TASK GOAL:
Go through the records and give each one again exactly.

SUPPLIED DATA:
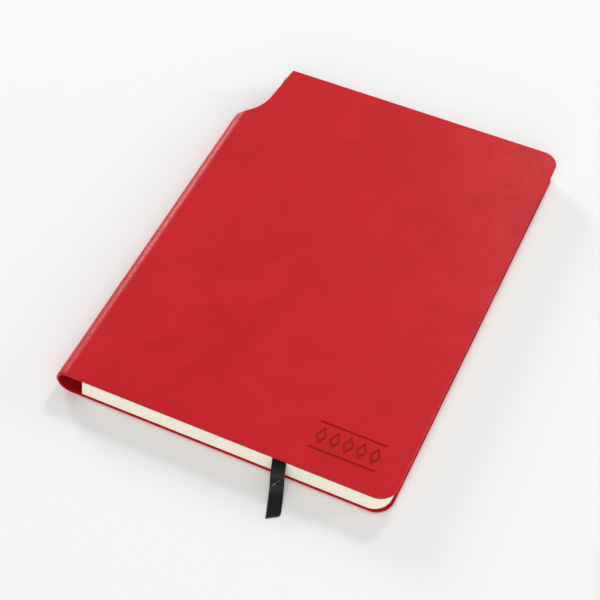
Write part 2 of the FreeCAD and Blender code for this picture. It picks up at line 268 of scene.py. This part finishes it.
def apply_modifier(piece, kind, **settings):
    """Adds a modifier with its settings and applies it."""
    only(piece)
    modifier = piece.modifiers.new(kind.lower(), kind)
    for name, value in settings.items():
        setattr(modifier, name, value)
    bpy.ops.object.modifier_apply(modifier=modifier.name)


apply_modifier(ribbon, "SOLIDIFY", thickness=ribbon_height, offset=0)
wear(ribbon, satin)
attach(ribbon, "book")
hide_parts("ribbon")

# ---------------------------------------------------------------------------------------------
# Cover skin: one sheet of red synthetic leather, cut with a thumb notch at the head of the spine.
# It runs over the front panel, round the hollow loop that holds a pen, and under the book as the
# back panel. Its rim is rounded, and each panel has a recess inside for its stiffener board.
nose, tail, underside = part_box("spine_loop_skin")[0]
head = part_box("front_cover_skin")[1].y
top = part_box("front_cover_skin")[1].z
front_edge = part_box("front_cover_skin")[1].x
back_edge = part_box("back_cover_skin")[1].x
skin_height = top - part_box("front_cover_skin")[0].z
hinge_line = hinge["pos_m"][0]
loop_radius = top / 2
loop_centre = nose + loop_radius
corner_radius = 8 * mm
notch_foot = tail + 170 * mm
notch_hinge = tail + 191 * mm
notch_radius = 20 * mm
notch_slope = 0.095
tip_radius = 1 * mm
rim_radius = 0.7 * mm
rim_turn = math.radians(50)
bend_width = 3 * mm
bend_strips = 6
spare = 1 * mm
touching = 0.01 * mm
near_loop = 0.05 * mm
arc_step = math.radians(6)
loop_steps = 36
smooth_up_to = math.radians(40)


def arc(centre, radius, start, end):
    """Points on a round stretch of an outline, from one angle to another in radians."""
    steps = max(2, round(abs(end - start) / arc_step))
    angles = [start + (end - start) * step / steps for step in range(steps + 1)]
    return [(centre[0] + radius * math.cos(a), centre[1] + radius * math.sin(a)) for a in angles]


def cover_outline(edge, inset, radius):
    """Loop and panel in plan: round fore-edge corners, and the notch at the head of the loop."""
    low, high, left, right = tail + inset, head - inset, nose - spare, edge - inset
    lean = math.atan(notch_slope)
    points = [(left, low)]
    points += arc((right - radius, low + radius), radius, -math.pi / 2, 0)
    points += arc((right - radius, high - radius), radius, 0, math.pi / 2)
    tip_y = high - tip_radius
    tip_x = hinge_line + notch_slope * (tip_y - notch_hinge) + tip_radius / math.cos(lean)
    points += arc((tip_x, tip_y), tip_radius, math.pi / 2, math.pi - lean)
    hollow_y = notch_foot + notch_radius
    hollow_x = hinge_line + notch_slope * (hollow_y - notch_hinge) - notch_radius / math.cos(lean)
    reach = math.acos((left - hollow_x) / notch_radius)
    return points + arc((hollow_x, hollow_y), notch_radius, -lean, -reach)


def thicken(height):
    """Raises the flat face that is being edited into a closed solid, and leaves edit mode."""
    bpy.ops.mesh.select_all(action="SELECT")
    bpy.ops.mesh.extrude_region_move(TRANSFORM_OT_translate={"value": (0, 0, height)})
    bpy.ops.mesh.select_all(action="SELECT")
    bpy.ops.mesh.normals_make_consistent(inside=False)
    bpy.ops.object.mode_set(mode="OBJECT")


def sheet(name, low, high, radius=0):
    """A flat sheet that fills a box: square at the spine, round at both fore-edge corners."""
    bpy.ops.object.select_all(action="DESELECT")
    bpy.ops.mesh.primitive_plane_add(
        size=1, location=((low.x + high.x) / 2, (low.y + high.y) / 2, low.z))
    piece = bpy.context.object
    piece.name = name
    piece.data.name = name
    piece.scale = (high.x - low.x, high.y - low.y, 1)
    bpy.ops.object.transform_apply(location=True, rotation=True, scale=True)
    bpy.ops.object.mode_set(mode="EDIT")
    if radius:
        bpy.ops.mesh.select_mode(type="VERT")
        bpy.ops.mesh.select_all(action="DESELECT")
        mesh = bmesh.from_edit_mesh(piece.data)
        for vertex in mesh.verts:
            vertex.select_set(vertex.co.x > (low.x + high.x) / 2)
        bmesh.update_edit_mesh(piece.data)
        bpy.ops.mesh.bevel(offset=radius, segments=round(math.pi / 2 / arc_step),
                           affect="VERTICES", clamp_overlap=False)
    thicken(high.z - low.z)
    return piece


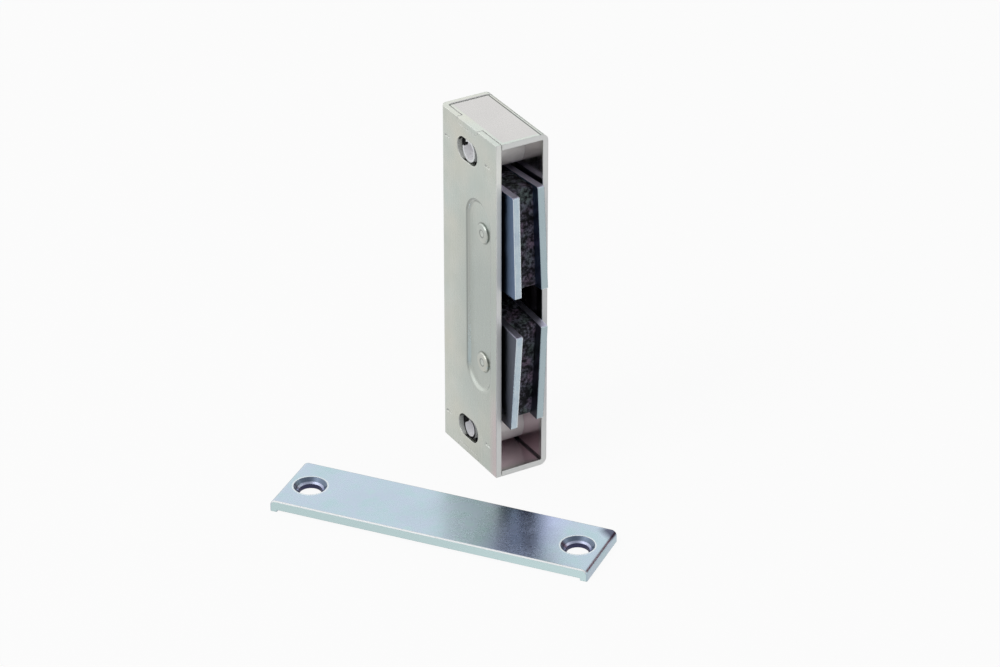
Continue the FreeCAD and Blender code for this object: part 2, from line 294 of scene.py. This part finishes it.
for side in (-1, 1):
    casingLook["patches"] += [
        # painted shade on the border of each recess, darkest at its upper rim
        {"centre": (side * wallFace, -0.0040, recessHeight), "half": (0.0008, 0.0060, 0.0245), "fade": crisp,
         "faces": (0.0, -0.75, -0.66), "turn": (0.32, 0.50), "colour": (0.47, 0.49, 0.46)},
        {"centre": (side * wallFace, -0.0040, recessHeight), "half": (0.00024, 0.0060, 0.0245),
         "fade": (thin,) * 3,
         "faces": (0.0, -0.75, -0.66), "turn": (0.10, 0.22), "colour": (0.34, 0.36, 0.34)},
        # a thin painted shade along its front lip
        {"centre": (side * wallFace, -0.0070, recessHeight), "half": (0.0008, 0.0026, 0.0182), "fade": crisp,
         "faces": (side * 0.94, 0.34, 0.0), "turn": (0.955, 0.975), "colour": (0.43, 0.45, 0.43)}]
    casingLook["patches"] += [        # painted light on the walls of the screw slots
        {"centre": middle + Vector((side * wallMiddle, 0.0, 0.0)), "half": (0.0009, 0.0046, 0.0028),
         "fade": crisp, "faces": (0.0, -0.86, 0.50), "turn": (0.50, 0.75),
         "colour": (0.86, 0.88, 0.85), "metallic": 0.2} for middle in sleeveMiddles]
casingLook["patches"] += [
    # front edges: the left wall's lighter above, the right wall's darker
    {"centre": (-wallMiddle, casingFront, 0.0620), "half": (0.0009, 0.0010, 0.0200),
     "fade": (0.0001, 0.0001, 0.0120), "faces": forward, "turn": squarely, "colour": (0.95, 0.97, 0.92)},
    {"centre": (wallMiddle, casingFront, 0.0350), "half": (0.0009, 0.0010, 0.0300),
     "fade": (0.0001, 0.0001, 0.0100), "faces": forward, "turn": squarely, "colour": (0.70, 0.71, 0.71)}]
casingLook["patches"] += [            # painted shade round each rivet head
    {"point": point, "along": across, "radius": 0.00225, "soft": 0.0002, "colour": (0.30, 0.32, 0.30)}
    for point in rivetPoints]


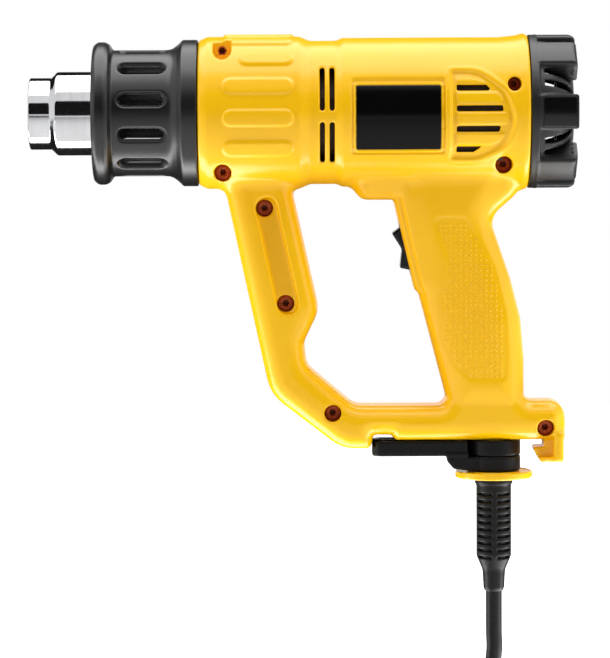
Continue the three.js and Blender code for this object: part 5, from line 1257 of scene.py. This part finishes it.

WRITTEN SOLUTION:
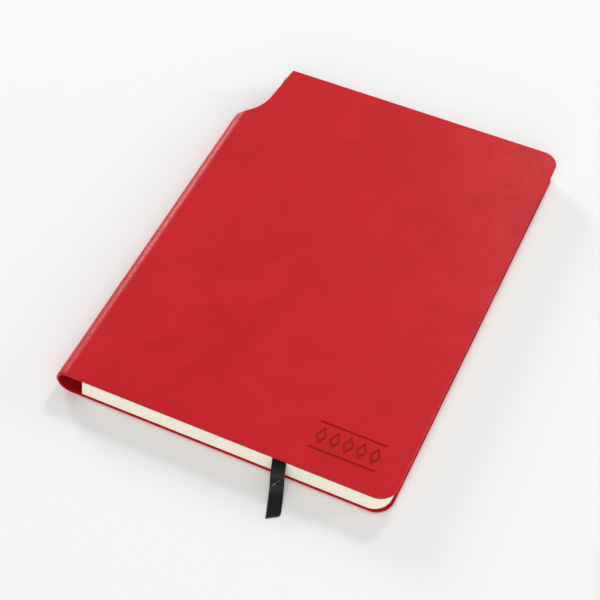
Write part 2 of the FreeCAD and Blender code for this picture. It picks up at line 268 of scene.py. This part finishes it.
def apply_modifier(piece, kind, **settings):
    """Adds a modifier with its settings and applies it."""
    only(piece)
    modifier = piece.modifiers.new(kind.lower(), kind)
    for name, value in settings.items():
        setattr(modifier, name, value)
    bpy.ops.object.modifier_apply(modifier=modifier.name)


apply_modifier(ribbon, "SOLIDIFY", thickness=ribbon_height, offset=0)
wear(ribbon, satin)
attach(ribbon, "book")
hide_parts("ribbon")

# ---------------------------------------------------------------------------------------------
# Cover skin: one sheet of red synthetic leather, cut with a thumb notch at the head of the spine.
# It runs over the front panel, round the hollow loop that holds a pen, and under the book as the
# back panel. Its rim is rounded, and each panel has a recess inside for its stiffener board.
nose, tail, underside = part_box("spine_loop_skin")[0]
head = part_box("front_cover_skin")[1].y
top = part_box("front_cover_skin")[1].z
front_edge = part_box("front_cover_skin")[1].x
back_edge = part_box("back_cover_skin")[1].x
skin_height = top - part_box("front_cover_skin")[0].z
hinge_line = hinge["pos_m"][0]
loop_radius = top / 2
loop_centre = nose + loop_radius
corner_radius = 8 * mm
notch_foot = tail + 170 * mm
notch_hinge = tail + 191 * mm
notch_radius = 20 * mm
notch_slope = 0.095
tip_radius = 1 * mm
rim_radius = 0.7 * mm
rim_turn = math.radians(50)
bend_width = 3 * mm
bend_strips = 6
spare = 1 * mm
touching = 0.01 * mm
near_loop = 0.05 * mm
arc_step = math.radians(6)
loop_steps = 36
smooth_up_to = math.radians(40)


def arc(centre, radius, start, end):
    """Points on a round stretch of an outline, from one angle to another in radians."""
    steps = max(2, round(abs(end - start) / arc_step))
    angles = [start + (end - start) * step / steps for step in range(steps + 1)]
    return [(centre[0] + radius * math.cos(a), centre[1] + radius * math.sin(a)) for a in angles]


def cover_outline(edge, inset, radius):
    """Loop and panel in plan: round fore-edge corners, and the notch at the head of the loop."""
    low, high, left, right = tail + inset, head - inset, nose - spare, edge - inset
    lean = math.atan(notch_slope)
    points = [(left, low)]
    points += arc((right - radius, low + radius), radius, -math.pi / 2, 0)
    points += arc((right - radius, high - radius), radius, 0, math.pi / 2)
    tip_y = high - tip_radius
    tip_x = hinge_line + notch_slope * (tip_y - notch_hinge) + tip_radius / math.cos(lean)
    points += arc((tip_x, tip_y), tip_radius, math.pi / 2, math.pi - lean)
    hollow_y = notch_foot + notch_radius
    hollow_x = hinge_line + notch_slope * (hollow_y - notch_hinge) - notch_radius / math.cos(lean)
    reach = math.acos((left - hollow_x) / notch_radius)
    return points + arc((hollow_x, hollow_y), notch_radius, -lean, -reach)


def thicken(height):
    """Raises the flat face that is being edited into a closed solid, and leaves edit mode."""
    bpy.ops.mesh.select_all(action="SELECT")
    bpy.ops.mesh.extrude_region_move(TRANSFORM_OT_translate={"value": (0, 0, height)})
    bpy.ops.mesh.select_all(action="SELECT")
    bpy.ops.mesh.normals_make_consistent(inside=False)
    bpy.ops.object.mode_set(mode="OBJECT")


def sheet(name, low, high, radius=0):
    """A flat sheet that fills a box: square at the spine, round at both fore-edge corners."""
    bpy.ops.object.select_all(action="DESELECT")
    bpy.ops.mesh.primitive_plane_add(
        size=1, location=((low.x + high.x) / 2, (low.y + high.y) / 2, low.z))
    piece = bpy.context.object
    piece.name = name
    piece.data.name = name
    piece.scale = (high.x - low.x, high.y - low.y, 1)
    bpy.ops.object.transform_apply(location=True, rotation=True, scale=True)
    bpy.ops.object.mode_set(mode="EDIT")
    if radius:
        bpy.ops.mesh.select_mode(type="VERT")
        bpy.ops.mesh.select_all(action="DESELECT")
        mesh = bmesh.from_edit_mesh(piece.data)
        for vertex in mesh.verts:
            vertex.select_set(vertex.co.x > (low.x + high.x) / 2)
        bmesh.update_edit_mesh(piece.data)
        bpy.ops.mesh.bevel(offset=radius, segments=round(math.pi / 2 / arc_step),
                           affect="VERTICES", clamp_overlap=False)
    thicken(high.z - low.z)
    return piece


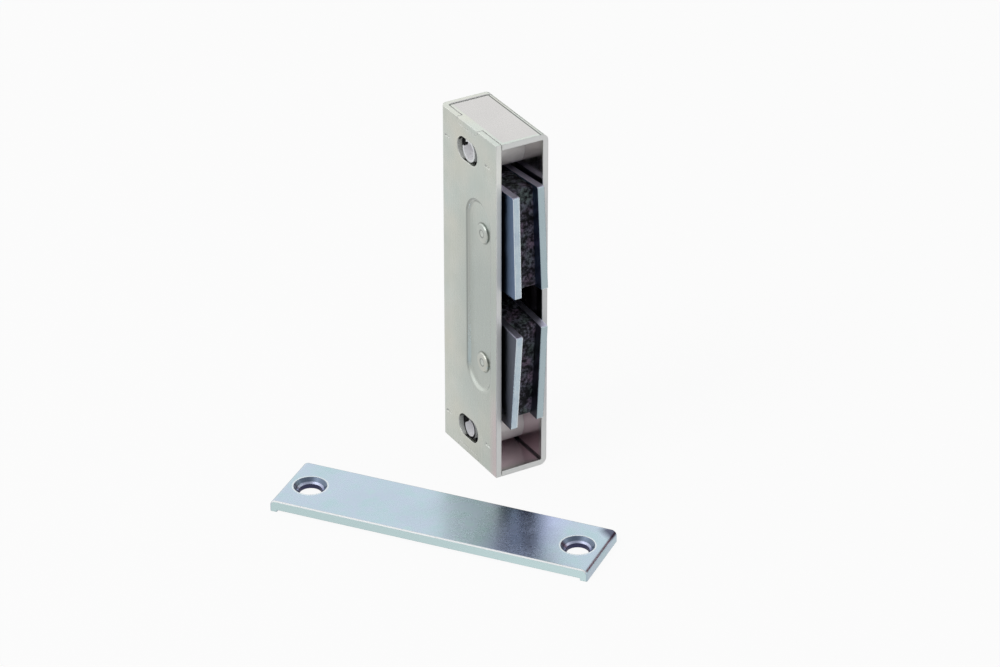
Continue the FreeCAD and Blender code for this object: part 2, from line 294 of scene.py. This part finishes it.
for side in (-1, 1):
    casingLook["patches"] += [
        # painted shade on the border of each recess, darkest at its upper rim
        {"centre": (side * wallFace, -0.0040, recessHeight), "half": (0.0008, 0.0060, 0.0245), "fade": crisp,
         "faces": (0.0, -0.75, -0.66), "turn": (0.32, 0.50), "colour": (0.47, 0.49, 0.46)},
        {"centre": (side * wallFace, -0.0040, recessHeight), "half": (0.00024, 0.0060, 0.0245),
         "fade": (thin,) * 3,
         "faces": (0.0, -0.75, -0.66), "turn": (0.10, 0.22), "colour": (0.34, 0.36, 0.34)},
        # a thin painted shade along its front lip
        {"centre": (side * wallFace, -0.0070, recessHeight), "half": (0.0008, 0.0026, 0.0182), "fade": crisp,
         "faces": (side * 0.94, 0.34, 0.0), "turn": (0.955, 0.975), "colour": (0.43, 0.45, 0.43)}]
    casingLook["patches"] += [        # painted light on the walls of the screw slots
        {"centre": middle + Vector((side * wallMiddle, 0.0, 0.0)), "half": (0.0009, 0.0046, 0.0028),
         "fade": crisp, "faces": (0.0, -0.86, 0.50), "turn": (0.50, 0.75),
         "colour": (0.86, 0.88, 0.85), "metallic": 0.2} for middle in sleeveMiddles]
casingLook["patches"] += [
    # front edges: the left wall's lighter above, the right wall's darker
    {"centre": (-wallMiddle, casingFront, 0.0620), "half": (0.0009, 0.0010, 0.0200),
     "fade": (0.0001, 0.0001, 0.0120), "faces": forward, "turn": squarely, "colour": (0.95, 0.97, 0.92)},
    {"centre": (wallMiddle, casingFront, 0.0350), "half": (0.0009, 0.0010, 0.0300),
     "fade": (0.0001, 0.0001, 0.0100), "faces": forward, "turn": squarely, "colour": (0.70, 0.71, 0.71)}]
casingLook["patches"] += [            # painted shade round each rivet head
    {"point": point, "along": across, "radius": 0.00225, "soft": 0.0002, "colour": (0.30, 0.32, 0.30)}
    for point in rivetPoints]


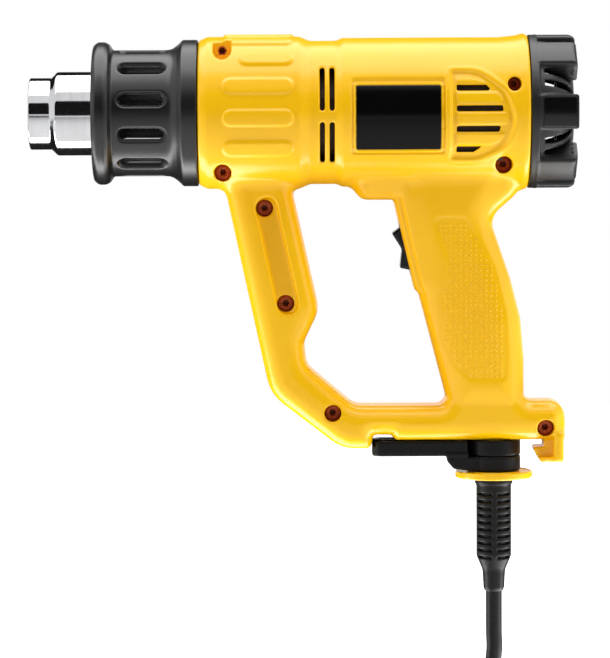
Continue the three.js and Blender code for this object: part 5, from line 1257 of scene.py. This part finishes it.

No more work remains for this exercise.